- IATA: SQI; ICAO: KSQI;

Summary
- Airport type: Public
- Serves: Rock Falls, Illinois
- Time zone: UTC−06:00 (-6)
- • Summer (DST): UTC−05:00 (-5)
- Elevation AMSL: 648 ft / 198 m
- Coordinates: 41°44′25″N 089°40′51″W﻿ / ﻿41.74028°N 89.68083°W
- Website: http://www.whitesidecountyairport.org
- Interactive map of Whiteside County Airport

Runways
| Direction | Length |  | Surface |
| ft | m |
| 7/25 | 6,500 | 1,981 | Asphalt |
| 18/36 | 3,900 | 1,189 | Asphalt |

Statistics (2021)
- Aircraft operations: 33,000
- Based aircraft: 42

= Whiteside County Airport =

Airport in Rock Falls, Illinois, US

The Whiteside County Airport , also known as Joseph H. Bittorf Field, is a public-use airport serving Rock Falls, Illinois, United States, as well as the Sauk Valley and Dixon area.

==Facilities and aircraft==
The airport has two runways. Runway 7/25 measures 6499 x 150 ft (1981 x 46 m) and is friction. This length makes the runway capable of serving aircraft from the Boeing 737 and Airbus A320 families.

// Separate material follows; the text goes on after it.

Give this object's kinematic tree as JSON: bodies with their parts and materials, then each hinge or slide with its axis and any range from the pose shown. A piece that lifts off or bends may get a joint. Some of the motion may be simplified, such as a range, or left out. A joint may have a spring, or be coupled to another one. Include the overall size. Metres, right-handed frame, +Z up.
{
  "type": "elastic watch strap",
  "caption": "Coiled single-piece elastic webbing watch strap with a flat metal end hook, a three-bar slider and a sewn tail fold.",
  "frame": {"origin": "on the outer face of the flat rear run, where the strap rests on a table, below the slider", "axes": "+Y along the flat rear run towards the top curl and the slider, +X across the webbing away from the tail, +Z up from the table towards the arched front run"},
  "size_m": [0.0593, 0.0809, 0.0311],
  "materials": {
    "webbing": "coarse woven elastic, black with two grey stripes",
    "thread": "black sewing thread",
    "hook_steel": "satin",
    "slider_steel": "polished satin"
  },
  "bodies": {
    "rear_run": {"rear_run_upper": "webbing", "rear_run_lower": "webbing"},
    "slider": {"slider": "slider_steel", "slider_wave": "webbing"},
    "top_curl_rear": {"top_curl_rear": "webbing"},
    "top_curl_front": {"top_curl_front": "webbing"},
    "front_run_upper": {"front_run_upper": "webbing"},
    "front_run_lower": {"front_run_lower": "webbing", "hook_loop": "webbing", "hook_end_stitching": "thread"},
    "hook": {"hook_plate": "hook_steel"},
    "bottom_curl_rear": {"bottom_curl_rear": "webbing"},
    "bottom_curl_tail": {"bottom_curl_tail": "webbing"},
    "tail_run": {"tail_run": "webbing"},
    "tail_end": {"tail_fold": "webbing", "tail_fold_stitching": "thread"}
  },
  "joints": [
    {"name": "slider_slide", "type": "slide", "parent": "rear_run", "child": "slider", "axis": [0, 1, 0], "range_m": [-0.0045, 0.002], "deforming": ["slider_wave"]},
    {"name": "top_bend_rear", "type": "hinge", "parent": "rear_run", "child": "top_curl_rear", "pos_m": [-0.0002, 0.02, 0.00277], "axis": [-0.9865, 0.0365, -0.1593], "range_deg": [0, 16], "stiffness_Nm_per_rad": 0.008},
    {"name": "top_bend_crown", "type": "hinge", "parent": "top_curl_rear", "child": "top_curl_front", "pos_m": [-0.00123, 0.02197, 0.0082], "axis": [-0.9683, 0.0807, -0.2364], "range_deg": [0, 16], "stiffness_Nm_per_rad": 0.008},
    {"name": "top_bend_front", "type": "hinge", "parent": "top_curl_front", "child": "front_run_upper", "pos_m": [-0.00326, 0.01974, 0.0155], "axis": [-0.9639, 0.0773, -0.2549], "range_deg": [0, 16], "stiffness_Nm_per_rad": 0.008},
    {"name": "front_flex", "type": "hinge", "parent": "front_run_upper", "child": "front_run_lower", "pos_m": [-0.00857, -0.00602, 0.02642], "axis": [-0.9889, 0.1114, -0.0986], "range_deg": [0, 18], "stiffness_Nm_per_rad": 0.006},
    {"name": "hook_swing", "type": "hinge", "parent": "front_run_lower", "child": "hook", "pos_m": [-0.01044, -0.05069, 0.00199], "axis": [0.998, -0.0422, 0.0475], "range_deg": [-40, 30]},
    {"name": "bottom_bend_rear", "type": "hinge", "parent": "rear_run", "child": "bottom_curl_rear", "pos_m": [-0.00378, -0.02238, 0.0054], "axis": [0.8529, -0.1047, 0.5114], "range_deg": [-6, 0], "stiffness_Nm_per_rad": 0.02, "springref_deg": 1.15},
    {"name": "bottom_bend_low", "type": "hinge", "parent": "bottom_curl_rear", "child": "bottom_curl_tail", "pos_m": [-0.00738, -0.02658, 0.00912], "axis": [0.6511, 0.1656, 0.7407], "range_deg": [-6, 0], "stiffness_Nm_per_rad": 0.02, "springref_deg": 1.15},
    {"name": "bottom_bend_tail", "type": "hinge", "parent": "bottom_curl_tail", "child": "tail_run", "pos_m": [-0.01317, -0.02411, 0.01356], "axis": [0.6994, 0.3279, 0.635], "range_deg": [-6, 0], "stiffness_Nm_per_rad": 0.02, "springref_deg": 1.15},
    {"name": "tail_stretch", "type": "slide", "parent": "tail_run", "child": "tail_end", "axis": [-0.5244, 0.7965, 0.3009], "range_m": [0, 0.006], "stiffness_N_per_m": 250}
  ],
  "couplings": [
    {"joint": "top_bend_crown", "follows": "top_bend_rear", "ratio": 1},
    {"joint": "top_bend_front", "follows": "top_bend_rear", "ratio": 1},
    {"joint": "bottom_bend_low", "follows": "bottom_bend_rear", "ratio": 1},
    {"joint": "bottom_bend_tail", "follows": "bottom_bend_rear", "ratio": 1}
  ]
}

The other runway, 18/36, is 3900 x 100 ft (1189 x 30 m) and is also asphalt.

The airport's FBO is Sauk Valley Aviation. The airport offers fueling and parking services in addition to aircraft rental and flight training; aircraft maintenance, modifications, cleaning, and parts; and pilot services like a courtesy car, lounge, and WiFi.

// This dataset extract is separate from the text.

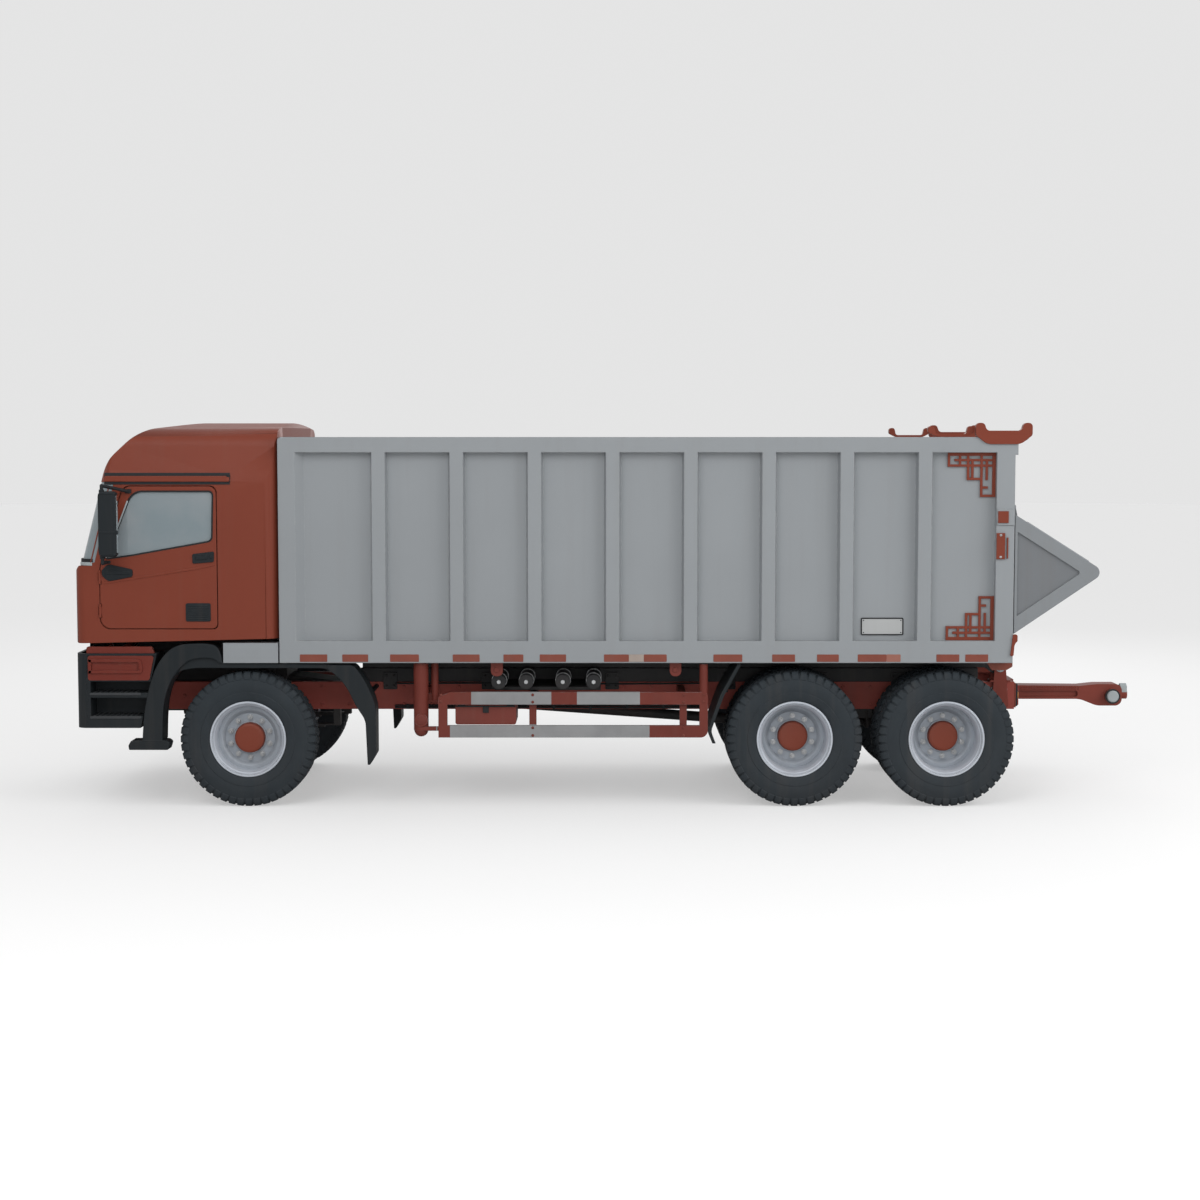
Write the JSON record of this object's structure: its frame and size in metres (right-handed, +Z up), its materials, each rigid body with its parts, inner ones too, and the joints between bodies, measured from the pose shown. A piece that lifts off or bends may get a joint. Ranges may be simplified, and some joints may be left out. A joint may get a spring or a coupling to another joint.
{
  "type": "tipping dump truck",
  "caption": "Full-size three-axle forward-control tipper truck with tilting cab, opening doors, steering, ribbed tipping body, bulged tailgate and hoist.",
  "frame": {"origin": "on the ground, centre of the overall length and width", "axes": "+X to the rear of the truck, +Y to its right, +Z up"},
  "size_m": [9.107, 2.96, 3.223],
  "materials": {
    "tyre": "matt",
    "rim": "satin",
    "cab_paint": "satin",
    "body_paint": "satin",
    "dark_paint": "satin",
    "dark_plastic": "matt",
    "guard_metal": "satin",
    "rod_steel": "polished",
    "glass": "polished",
    "lamp": "gloss",
    "seat_fabric": "woven"
  },
  "bodies": {
    "chassis": {"air_tanks": "dark_paint", "bumper": "dark_plastic", "cab_sills": "body_paint", "chassis_frame": "cab_paint", "drive_train": "dark_paint", "front_axle": "dark_paint", "front_mudguards": "dark_plastic", "headlamps": "lamp", "hinge_brackets": "cab_paint", "leaf_springs": "dark_paint", "rear_axles": "dark_paint", "rear_mudguards": "dark_plastic", "side_guards": "guard_metal", "side_steps": "dark_plastic", "step_panels": "cab_paint", "sub_frame": "dark_paint", "tail_beams": "cab_paint", "tail_lamps": "lamp", "tool_boxes": "cab_paint", "tow_bar": "dark_paint"},
    "cab": {"cab_shell": "cab_paint", "cab_glass": "glass", "grille": "dark_plastic", "dashboard": "dark_plastic", "seats": "seat_fabric", "steering_wheel": "dark_plastic"},
    "door_left": {"door_left": "cab_paint", "door_glass_left": "glass", "door_fittings_left": "dark_plastic", "mirror_left": "dark_plastic"},
    "door_right": {"door_right": "cab_paint", "door_glass_right": "glass", "door_fittings_right": "dark_plastic", "mirror_right": "dark_plastic"},
    "tipper": {"body_floor": "dark_paint", "body_side_left": "body_paint", "body_side_right": "body_paint", "body_front_wall": "body_paint", "body_rear_head": "body_paint", "finials": "cab_paint", "fretwork": "cab_paint", "tail_latches": "cab_paint"},
    "tailgate": {"tailgate": "body_paint"},
    "hoist_barrel": {"hoist_barrel": "dark_paint"},
    "hoist_rod": {"hoist_rod": "rod_steel"},
    "knuckle_left": {"knuckle_left": "dark_paint"},
    "knuckle_right": {"knuckle_right": "dark_paint"},
    "tie_rod": {"tie_rod": "dark_paint"},
    "front_wheel_left": {"front_tyre_left": "tyre", "front_rim_left": "rim"},
    "middle_wheels_left": {"middle_tyres_left": "tyre", "middle_rims_left": "rim"},
    "rear_wheels_left": {"rear_tyres_left": "tyre", "rear_rims_left": "rim"},
    "front_wheel_right": {"front_tyre_right": "tyre", "front_rim_right": "rim"},
    "middle_wheels_right": {"middle_tyres_right": "tyre", "middle_rims_right": "rim"},
    "rear_wheels_right": {"rear_tyres_right": "tyre", "rear_rims_right": "rim"}
  },
  "joints": [
    {"name": "cab_tilt", "type": "hinge", "parent": "chassis", "child": "cab", "pos_m": [-4.4815, 0, 1.332], "axis": [0, -1, 0], "range_deg": [0, 45]},
    {"name": "door_left_swing", "type": "hinge", "parent": "cab", "child": "door_left", "pos_m": [-4.3265, -1.25, 1.9], "axis": [0, 0, -1], "range_deg": [0, 65]},
    {"name": "door_right_swing", "type": "hinge", "parent": "cab", "child": "door_right", "pos_m": [-4.3265, 1.25, 1.9], "axis": [0, 0, 1], "range_deg": [0, 65]},
    {"name": "body_tip", "type": "hinge", "parent": "chassis", "child": "tipper", "pos_m": [3.3365, 0, 1.1], "axis": [0, 1, 0], "range_deg": [0, 48]},
    {"name": "tailgate_swing", "type": "hinge", "parent": "tipper", "child": "tailgate", "pos_m": [3.3365, 0, 2.5], "axis": [0, -1, 0], "range_deg": [0, 75]},
    {"name": "hoist_swing", "type": "hinge", "parent": "chassis", "child": "hoist_barrel", "pos_m": [1.1465, 0, 0.8], "axis": [0, 1, 0], "range_deg": [0, 69.5]},
    {"name": "hoist_stroke", "type": "slide", "parent": "hoist_barrel", "child": "hoist_rod", "axis": [-0.9895, 0, 0.1443], "range_m": [0, 1.4161]},
    {"name": "steer_left", "type": "hinge", "parent": "chassis", "child": "knuckle_left", "pos_m": [-3.1135, -0.885, 0.57], "axis": [0, 0, 1], "range_deg": [-30, 30]},
    {"name": "steer_right", "type": "hinge", "parent": "chassis", "child": "knuckle_right", "pos_m": [-3.1135, 0.885, 0.57], "axis": [0, 0, 1], "range_deg": [-31, 31]},
    {"name": "tie_rod_slide", "type": "slide", "parent": "chassis", "child": "tie_rod", "axis": [0, 1, 0], "range_m": [-0.13402, 0.13402]},
    {"name": "front_wheel_spin_left", "type": "hinge", "parent": "knuckle_left", "child": "front_wheel_left", "pos_m": [-3.1135, -1.09, 0.57], "axis": [0, 1, 0], "continuous": true},
    {"name": "middle_wheels_spin_left", "type": "hinge", "parent": "chassis", "child": "middle_wheels_left", "pos_m": [1.4745, -0.925, 0.57], "axis": [0, 1, 0], "continuous": true},
    {"name": "rear_wheels_spin_left", "type": "hinge", "parent": "chassis", "child": "rear_wheels_left", "pos_m": [2.7485, -0.925, 0.57], "axis": [0, 1, 0], "continuous": true},
    {"name": "front_wheel_spin_right", "type": "hinge", "parent": "knuckle_right", "child": "front_wheel_right", "pos_m": [-3.1135, 1.09, 0.57], "axis": [0, 1, 0], "continuous": true},
    {"name": "middle_wheels_spin_right", "type": "hinge", "parent": "chassis", "child": "middle_wheels_right", "pos_m": [1.4745, 0.925, 0.57], "axis": [0, 1, 0], "continuous": true},
    {"name": "rear_wheels_spin_right", "type": "hinge", "parent": "chassis", "child": "rear_wheels_right", "pos_m": [2.7485, 0.925, 0.57], "axis": [0, 1, 0], "continuous": true}
  ],
  "couplings": [
    {"joint": "hoist_swing", "follows": "body_tip", "ratio": 1.4375},
    {"joint": "hoist_stroke", "follows": "body_tip", "m_per_rad": 1.6867},
    {"joint": "steer_right", "follows": "steer_left", "ratio": 1},
    {"joint": "tie_rod_slide", "follows": "steer_left", "m_per_rad": 0.255}
  ]
}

Based on the 12-month period ending March 31, 2021, the airport averages 90 aircraft operations per day, or roughly 33,000 per year, consisting of 98% general aviation, 2% air taxi, and <1% military. For that same time period, there are 42 aircraft based on the field: 40 single-engine and 2 multi-engine airplanes.

==Accidents and incidents==
- On July 27, 2006, a Beechcraft Baron executed a forced landing at Whiteside County Airport. The aircraft had been in a holding pattern following a missed approach at the airport when an engine failed. Instrument Meteorological Conditions prevailed at the time. The pilot received serious injuries. The probable cause of the accident was determined to be fuel exhaustion due to the pilot's failure to ensure an adequate supply of fuel for the flight.
- On July 23, 2021, a Cessna 150 flown by aviation YouTube personality Dan Gryder crashed while flying at the Whiteside County Airshow near the airport. The aircraft performed an off-airport emergency landing and flipped onto its top. Neither Gryder nor his passenger were injured, and both refused medical treatment. The cause of the crash is under investigation.